Minimise the travel time within the trip

When time is tight, every hour spent in transit is an hour not spent enjoying your destination. So choose somewhere you can reach quickly, and once there, base yourself centrally to cut down on getting around. A place that takes half a day to reach eats a huge chunk of a short trip before you’ve even arrived. Somewhere closer and more accessible, even if it’s less exotic, often delivers a far better short-trip experience simply because you spend your limited time actually being there rather than traveling to and from it. For short getaways, proximity and convenience matter more than they would on a longer journey.

Know your priorities before you go

On a long trip, you can afford to wander aimlessly and let things unfold. On a short one, a little clarity about what you most want goes a long way. Before you leave, think honestly about what would make this trip feel worthwhile to you is it a particular sight, a type of food, time to relax, a specific experience? Identifying your few true priorities means you can make sure they happen, rather than reaching the end of a short trip realising you never got to the one thing you most wanted. This isn’t about rigid scheduling; it’s about knowing what matters so the limited time serves it.

Don’t overstuff the schedule

It seems logical that a short trip should be packed tight to maximise every moment, but this usually backfires. Cramming a short trip full of activities leaves you rushed, stressed, and unable to enjoy any of it properly. The better approach is to choose a small number of things you really care about and give them room, leaving space to simply be present in a place. A short trip where you fully savoured a few experiences beats one where you frantically rushed through many. Counterintuitively, doing less on a short trip often means experiencing more, because you’re actually there for it rather than racing to the next thing.

Arrive ready to go

On a long trip, a slow first day to settle in is fine you have time to spare. On a short one, you want to hit the ground running. Do your basic research beforehand so you’re not wasting precious hours figuring out logistics once you arrive. Know roughly how you’ll get from your arrival point to where you’re staying, have a loose sense of the area, and be ready to start enjoying yourself right away. A little preparation front-loads the boring parts so that your actual time at the destination is spent on the good stuff. When the trip is short, arriving already oriented is one of the highest-value things you can do.

Embrace the early morning

One of the best tricks for stretching a short trip is to make friends with early mornings. The first hours of the day are when popular places are quiet, light is beautiful, and you have somewhere almost to yourself before the crowds arrive. Getting up early effectively lengthens your trip, adding valuable, peaceful hours you’d otherwise sleep through. It might feel like a sacrifice on a getaway, but the reward experiencing a place in its calm morning state, and simply having more usable time is well worth setting an alarm for. On a short trip especially, the early morning is a gift of extra time hiding in plain sight, and you can always catch up on rest properly once you’re safely back home again.

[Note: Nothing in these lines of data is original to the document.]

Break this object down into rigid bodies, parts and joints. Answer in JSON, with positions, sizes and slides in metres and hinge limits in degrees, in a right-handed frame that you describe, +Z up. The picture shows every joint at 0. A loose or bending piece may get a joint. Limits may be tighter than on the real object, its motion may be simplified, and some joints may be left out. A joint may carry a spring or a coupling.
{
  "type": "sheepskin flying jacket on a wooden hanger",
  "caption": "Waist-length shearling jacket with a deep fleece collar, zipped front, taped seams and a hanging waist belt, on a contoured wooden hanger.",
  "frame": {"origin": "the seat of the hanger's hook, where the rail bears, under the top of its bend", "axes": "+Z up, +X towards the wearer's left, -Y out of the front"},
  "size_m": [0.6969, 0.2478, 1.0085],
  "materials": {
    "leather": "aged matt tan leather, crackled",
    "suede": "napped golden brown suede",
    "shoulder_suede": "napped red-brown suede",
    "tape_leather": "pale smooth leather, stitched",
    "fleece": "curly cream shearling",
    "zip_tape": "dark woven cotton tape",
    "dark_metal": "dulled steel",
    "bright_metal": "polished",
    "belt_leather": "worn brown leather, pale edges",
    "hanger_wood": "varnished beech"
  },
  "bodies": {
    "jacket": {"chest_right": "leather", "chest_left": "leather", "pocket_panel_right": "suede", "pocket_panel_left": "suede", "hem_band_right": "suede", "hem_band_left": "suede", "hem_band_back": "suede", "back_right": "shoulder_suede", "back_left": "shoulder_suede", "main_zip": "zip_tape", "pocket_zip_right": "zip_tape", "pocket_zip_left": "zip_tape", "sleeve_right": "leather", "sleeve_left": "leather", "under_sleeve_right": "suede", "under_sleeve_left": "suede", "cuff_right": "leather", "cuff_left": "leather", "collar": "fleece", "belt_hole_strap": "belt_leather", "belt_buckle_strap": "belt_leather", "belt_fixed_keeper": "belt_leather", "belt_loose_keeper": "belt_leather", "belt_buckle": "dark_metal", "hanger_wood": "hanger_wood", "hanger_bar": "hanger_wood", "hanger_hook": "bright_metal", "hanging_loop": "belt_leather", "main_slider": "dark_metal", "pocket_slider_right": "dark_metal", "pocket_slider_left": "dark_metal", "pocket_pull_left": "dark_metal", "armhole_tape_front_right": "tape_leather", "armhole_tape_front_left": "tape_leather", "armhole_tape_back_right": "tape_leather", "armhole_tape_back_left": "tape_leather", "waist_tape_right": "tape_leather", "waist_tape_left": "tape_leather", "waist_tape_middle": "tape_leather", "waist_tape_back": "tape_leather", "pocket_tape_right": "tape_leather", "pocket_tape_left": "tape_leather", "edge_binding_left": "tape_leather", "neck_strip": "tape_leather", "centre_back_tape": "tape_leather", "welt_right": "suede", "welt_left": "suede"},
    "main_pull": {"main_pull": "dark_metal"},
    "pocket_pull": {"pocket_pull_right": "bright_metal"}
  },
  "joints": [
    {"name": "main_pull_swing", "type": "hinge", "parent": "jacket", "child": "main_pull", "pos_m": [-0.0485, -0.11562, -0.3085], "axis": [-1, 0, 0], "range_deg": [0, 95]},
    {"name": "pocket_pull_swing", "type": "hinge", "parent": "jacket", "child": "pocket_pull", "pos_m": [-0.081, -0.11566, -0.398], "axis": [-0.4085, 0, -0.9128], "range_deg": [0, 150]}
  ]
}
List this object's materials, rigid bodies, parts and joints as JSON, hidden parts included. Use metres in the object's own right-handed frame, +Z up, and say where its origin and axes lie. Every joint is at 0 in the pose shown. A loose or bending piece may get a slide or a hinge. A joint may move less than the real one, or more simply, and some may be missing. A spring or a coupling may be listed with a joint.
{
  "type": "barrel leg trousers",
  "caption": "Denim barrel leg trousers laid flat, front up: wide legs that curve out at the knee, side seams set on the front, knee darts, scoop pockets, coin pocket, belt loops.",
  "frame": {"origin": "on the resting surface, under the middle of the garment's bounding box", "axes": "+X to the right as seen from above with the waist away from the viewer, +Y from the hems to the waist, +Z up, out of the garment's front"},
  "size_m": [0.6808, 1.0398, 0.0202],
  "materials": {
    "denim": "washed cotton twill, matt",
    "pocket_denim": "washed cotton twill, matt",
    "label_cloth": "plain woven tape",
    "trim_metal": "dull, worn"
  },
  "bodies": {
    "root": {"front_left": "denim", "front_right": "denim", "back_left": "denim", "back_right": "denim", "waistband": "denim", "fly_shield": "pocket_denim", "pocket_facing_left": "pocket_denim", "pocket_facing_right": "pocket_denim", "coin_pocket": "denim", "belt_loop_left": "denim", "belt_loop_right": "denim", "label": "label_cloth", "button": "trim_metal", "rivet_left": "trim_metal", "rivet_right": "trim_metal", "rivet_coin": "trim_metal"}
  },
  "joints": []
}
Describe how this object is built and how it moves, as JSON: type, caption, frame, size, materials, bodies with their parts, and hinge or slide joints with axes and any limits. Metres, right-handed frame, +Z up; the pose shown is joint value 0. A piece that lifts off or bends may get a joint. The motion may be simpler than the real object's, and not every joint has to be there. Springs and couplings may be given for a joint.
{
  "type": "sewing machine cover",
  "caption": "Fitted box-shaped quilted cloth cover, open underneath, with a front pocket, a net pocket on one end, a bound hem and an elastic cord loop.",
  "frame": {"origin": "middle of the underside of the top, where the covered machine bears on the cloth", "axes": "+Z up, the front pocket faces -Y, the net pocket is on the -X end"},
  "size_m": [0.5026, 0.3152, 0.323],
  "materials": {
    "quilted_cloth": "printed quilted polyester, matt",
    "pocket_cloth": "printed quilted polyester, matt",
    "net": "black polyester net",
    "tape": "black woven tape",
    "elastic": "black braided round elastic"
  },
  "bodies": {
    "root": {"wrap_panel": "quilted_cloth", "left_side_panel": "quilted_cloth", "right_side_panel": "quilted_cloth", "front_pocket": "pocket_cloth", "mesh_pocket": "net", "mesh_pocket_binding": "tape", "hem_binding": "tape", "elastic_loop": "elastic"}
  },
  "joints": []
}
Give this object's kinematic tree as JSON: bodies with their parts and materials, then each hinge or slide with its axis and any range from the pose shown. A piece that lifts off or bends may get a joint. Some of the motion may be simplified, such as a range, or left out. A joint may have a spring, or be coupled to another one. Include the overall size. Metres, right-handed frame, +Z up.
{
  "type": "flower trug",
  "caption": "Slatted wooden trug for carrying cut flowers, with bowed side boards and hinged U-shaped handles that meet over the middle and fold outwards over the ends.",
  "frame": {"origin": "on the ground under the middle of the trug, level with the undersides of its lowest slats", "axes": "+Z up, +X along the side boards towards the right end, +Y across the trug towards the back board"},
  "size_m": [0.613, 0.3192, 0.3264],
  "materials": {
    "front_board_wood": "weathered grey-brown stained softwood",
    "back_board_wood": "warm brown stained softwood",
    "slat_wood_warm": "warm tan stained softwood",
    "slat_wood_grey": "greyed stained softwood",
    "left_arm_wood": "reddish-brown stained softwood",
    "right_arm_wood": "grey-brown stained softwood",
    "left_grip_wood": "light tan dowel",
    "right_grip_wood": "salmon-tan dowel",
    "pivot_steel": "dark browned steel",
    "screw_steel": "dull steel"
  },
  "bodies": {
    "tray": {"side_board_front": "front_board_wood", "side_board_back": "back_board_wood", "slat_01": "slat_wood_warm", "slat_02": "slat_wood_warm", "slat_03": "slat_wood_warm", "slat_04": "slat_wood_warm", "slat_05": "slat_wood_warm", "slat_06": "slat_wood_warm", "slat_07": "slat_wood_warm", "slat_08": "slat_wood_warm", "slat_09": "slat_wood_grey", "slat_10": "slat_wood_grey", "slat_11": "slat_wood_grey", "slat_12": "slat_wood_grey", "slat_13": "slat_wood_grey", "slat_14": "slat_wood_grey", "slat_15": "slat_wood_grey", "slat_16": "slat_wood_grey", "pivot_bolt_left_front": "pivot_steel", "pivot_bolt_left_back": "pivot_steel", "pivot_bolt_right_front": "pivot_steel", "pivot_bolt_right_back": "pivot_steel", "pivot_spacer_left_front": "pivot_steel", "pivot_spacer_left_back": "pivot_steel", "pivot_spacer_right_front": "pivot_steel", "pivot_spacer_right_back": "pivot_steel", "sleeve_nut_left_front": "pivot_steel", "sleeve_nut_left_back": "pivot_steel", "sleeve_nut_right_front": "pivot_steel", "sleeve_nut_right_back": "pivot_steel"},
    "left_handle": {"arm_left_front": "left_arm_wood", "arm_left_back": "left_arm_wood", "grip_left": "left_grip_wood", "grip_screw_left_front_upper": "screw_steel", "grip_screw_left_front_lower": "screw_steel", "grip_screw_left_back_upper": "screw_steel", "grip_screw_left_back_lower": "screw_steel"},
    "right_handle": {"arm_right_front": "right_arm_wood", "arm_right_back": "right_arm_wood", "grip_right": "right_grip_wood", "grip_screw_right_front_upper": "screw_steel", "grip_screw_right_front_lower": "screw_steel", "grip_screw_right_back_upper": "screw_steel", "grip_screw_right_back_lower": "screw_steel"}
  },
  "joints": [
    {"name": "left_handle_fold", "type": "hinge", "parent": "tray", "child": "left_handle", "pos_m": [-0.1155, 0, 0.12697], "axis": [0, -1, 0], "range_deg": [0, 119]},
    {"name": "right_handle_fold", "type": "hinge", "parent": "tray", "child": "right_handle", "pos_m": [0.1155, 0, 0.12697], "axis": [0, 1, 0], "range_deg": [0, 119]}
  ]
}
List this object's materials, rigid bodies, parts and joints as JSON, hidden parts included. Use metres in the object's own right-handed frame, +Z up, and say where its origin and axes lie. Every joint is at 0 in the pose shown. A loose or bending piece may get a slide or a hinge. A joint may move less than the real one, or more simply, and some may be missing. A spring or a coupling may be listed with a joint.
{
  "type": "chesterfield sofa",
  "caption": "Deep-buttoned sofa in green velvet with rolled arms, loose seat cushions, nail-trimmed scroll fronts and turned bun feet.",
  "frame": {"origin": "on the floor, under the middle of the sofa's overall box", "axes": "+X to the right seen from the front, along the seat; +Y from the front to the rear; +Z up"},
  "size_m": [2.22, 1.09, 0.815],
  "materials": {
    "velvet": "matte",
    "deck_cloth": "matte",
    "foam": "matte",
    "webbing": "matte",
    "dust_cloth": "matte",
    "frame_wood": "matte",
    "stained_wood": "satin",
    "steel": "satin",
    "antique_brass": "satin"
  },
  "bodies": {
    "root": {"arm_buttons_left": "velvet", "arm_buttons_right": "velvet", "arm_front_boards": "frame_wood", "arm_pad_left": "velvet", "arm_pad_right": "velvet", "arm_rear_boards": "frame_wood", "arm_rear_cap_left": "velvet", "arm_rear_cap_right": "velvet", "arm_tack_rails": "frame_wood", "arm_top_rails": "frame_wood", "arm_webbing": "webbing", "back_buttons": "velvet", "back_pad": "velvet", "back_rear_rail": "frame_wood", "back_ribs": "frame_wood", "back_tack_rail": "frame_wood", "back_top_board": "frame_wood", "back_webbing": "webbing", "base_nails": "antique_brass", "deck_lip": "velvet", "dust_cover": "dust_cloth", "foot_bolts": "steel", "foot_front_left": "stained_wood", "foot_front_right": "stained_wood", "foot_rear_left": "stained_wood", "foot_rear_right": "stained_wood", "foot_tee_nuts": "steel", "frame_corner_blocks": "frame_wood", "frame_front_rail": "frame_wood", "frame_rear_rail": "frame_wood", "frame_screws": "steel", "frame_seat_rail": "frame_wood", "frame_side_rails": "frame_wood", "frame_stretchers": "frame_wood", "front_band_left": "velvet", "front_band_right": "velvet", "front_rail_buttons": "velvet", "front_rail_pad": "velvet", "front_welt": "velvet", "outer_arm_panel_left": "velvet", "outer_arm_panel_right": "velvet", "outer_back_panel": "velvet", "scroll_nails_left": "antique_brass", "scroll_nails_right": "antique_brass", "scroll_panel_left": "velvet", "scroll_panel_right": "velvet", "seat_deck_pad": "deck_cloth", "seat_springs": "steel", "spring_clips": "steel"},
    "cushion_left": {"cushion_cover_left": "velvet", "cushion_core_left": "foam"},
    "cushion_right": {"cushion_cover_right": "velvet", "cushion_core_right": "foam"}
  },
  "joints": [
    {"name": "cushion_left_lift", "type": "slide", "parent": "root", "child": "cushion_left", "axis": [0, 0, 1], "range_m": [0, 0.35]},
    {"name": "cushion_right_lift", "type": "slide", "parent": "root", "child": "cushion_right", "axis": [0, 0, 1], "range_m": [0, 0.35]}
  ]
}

Let one thing be memorable

You don’t need a short trip to be perfect or comprehensive. You need it to contain at least one genuinely memorable moment — a spectacular meal, a beautiful view, an unexpected experience, a perfect afternoon. Aim for that. If you build your short trip around creating the conditions for one or two truly special moments rather than a long checklist, you’ll come home with something that stays with you. The trips we remember aren’t defined by how much we did but by their highlights. Give your short trip the chance to produce one, and its brevity won’t matter at all. This might mean splurging on a single standout experience, timing your visit for something special, or simply leaving room for a perfect unhurried afternoon to unfold. The point is to stop trying to make a short trip do everything and instead let it do one thing beautifully. A single vivid memory outlasts a dozen rushed ones, and building your trip around the possibility of creating it is how a few short days become something you’ll talk about for years.

Short doesn’t mean shallow

The lesson I’ve learned again and again is that the length of a trip has surprisingly little to do with how rewarding it is. A well-approached few days can leave you more refreshed and more full of good memories than a long trip you drifted through without intention. Short trips have real advantages too they’re easier to arrange, cheaper, and they fit into a real life. So don’t dismiss them or wait for some mythical stretch of free time to travel properly. Take the long weekend. Plan it with a little care, keep it focused, and be present for it. A short trip done right is not a consolation prize. It’s a complete, worthwhile adventure in its own compact form.